From the other perspective, the process can be framed as not so much transformation, but surrender, letting go of all that has been built up around you. You are finding yourself, your true self, beneath all the expectations, identities, judgements, programs, and constructs you have accepted and had forced upon you. The process of unmaking is like shedding the outer layers. We might say we are “finding” ourselves on a quest, but in truth, you have nowhere to go but inward to find yourself. The metaphoric journey of being lost shows us time and again we were always here, waiting to be found. There is nothing to really do or make, other than to truly be. Is this true? Not if you think there is work to be done in the transformation.

We have the language of work in many of the Western traditions, and for those of influenced consciously or not by the Protestant Work Ethic of productivity, industry, and capitalism, we talk quite a bit about doing the work. Strangely, some, but not all, of our Western traditions speak of simply believing, or even in predestination.

We have a language of being from many of the Eastern traditions, emphasizing the yin, the receptive, in such a yang world, particularly when these teachings are brought to the West. Yet many of the Eastern traditions have strict, disciplined, and intricate work to be done on a daily level, work that is deeply challenging to the body and the ego, to put the teachings into the practice of life.

Everything is unfolding perfectly. There is nothing to do but allow it to unfold. Even if you struggle to prevent or change its unfolding, it’s going to unfold perfectly anyway, so just go with it, even when we have judgment that it’s not unfolding perfectly. Yet in that unfolding perfection, we are not passive. Everyone is participating on some level. Even the choice to not participate is a choice, an action. If it is not made, then something else would be occurring, so how can we think everything is unfolding perfectly because there are so many variations of what could happen? How can this perfection be true? It can’t, unless all options—all potential unfoldings—are also perfect. The virtue of being perfect is that is whatever is happening, it is happening, so we must accept it and participate in it to the best of our ability, striving to become the most conscious about our actions, both mundane and magickal.

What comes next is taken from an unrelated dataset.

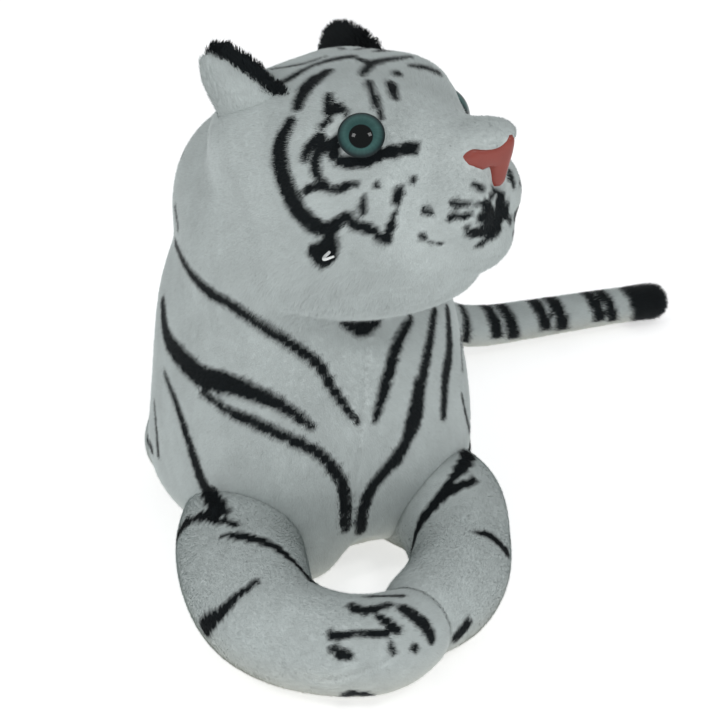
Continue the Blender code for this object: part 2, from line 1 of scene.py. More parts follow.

While everything might be perfect, nothing has reached its final stage of perfection, including you. Is the process of participation in the unfolding work? Maybe.

There is a part of us all outside of time and space that is perfect, but we are not consciously connected to it all the time. To bring its influence into our life, into our world, is to consciously bring more of the divine nature into creation, making it “more” perfect. Remembering our true self is remembering things, though releasing our outer shell is only one part of the process. Most mystery teachings have processes to build a greater vessel of consciousness to draw in that divine self. This is the building of the Great Work. This is effort. But this is also play if you are doing it right.

This upsets our notions that we don’t have to work at change. The idea that everything is all there within us is reassuring. But that is just phase one in the process, as we have to question where there is an “us” to be. Phase one is often about the individual, and recognizing and deconstructing the person to reveal something more authentic beneath or behind our personas of society. Phase two is the interpersonal, how we navigate this self in relationship, family, friends, and society. Each stage presents new challenges. It’s easy to think you are enlightened when you are alone. It’s not so easy to think you are enlightened when someone is triggering your unresolved complexes and you haven’t trained yourself to respond and ultimately process those energies in a meaningful way. Phase three is the recognition of the collective, the interdependent and interconnected unity of all things, all levels, while still in the paradox of the individual sense of self, of will, and of your journey. And these phases repeat again and again, often outside of linear order.

The work is the process of catalyzation. This is the purpose of initiation, the reason why so many mystery traditions, both Eastern and Western, use chemical and alchemical imagery of catalysts and reactions. All the parts are already there, we just bring them together in more and more refined stages. Catalyzation implies a chemical reaction, a change from one substance to another. Today, many seekers on the path ask not to be placed in places where reactions could be triggered or request complex warnings to precede them. I understand why, but sometimes that defeats the esoteric principle at hand acting as the catalyst. You can always refuse to enter into a process, but if you have consciously stepped upon the path of the mystery, you must ask yourself why when you stop, or when you seek to control the situation to suit your own needs and preferences. The path of mystery, like all life, is a path of potential challenge, witnessing, and training for whatever comes next that we can’t stop or control.

You are all you need. You are a closed system in the closed system of the universe. Everything out there is reflected in you. Everything is here in the form of raw material waiting to reveal its divine nature. You are perfect just the way you are, but we are continually becoming more perfect. The universe will make it happen, whether you believe or not, as the universe is all things happening, but what “it” is will change again and again

The Eastern traditions speak of the narrow way and the wide way. The narrow way is the way of rigid discipline and practice. The wide way is where all of life becomes the practice. Soon the two become one. Every moment becomes disciplined practice, even play, as the practitioner becomes the road, becomes the way.

In Witchcraft and magick we speak of the road of the mysteries—the golden road, the crooked path—and we practice our art, but soon realize we become the art. Our life is the spell, is the magick, and there is no division between us and anyone else, as we all partake in the Soul of the World, or the Witch Soul, whether we realize it or not. The way is unfolding perfectly, and we are perfect, as we are the way.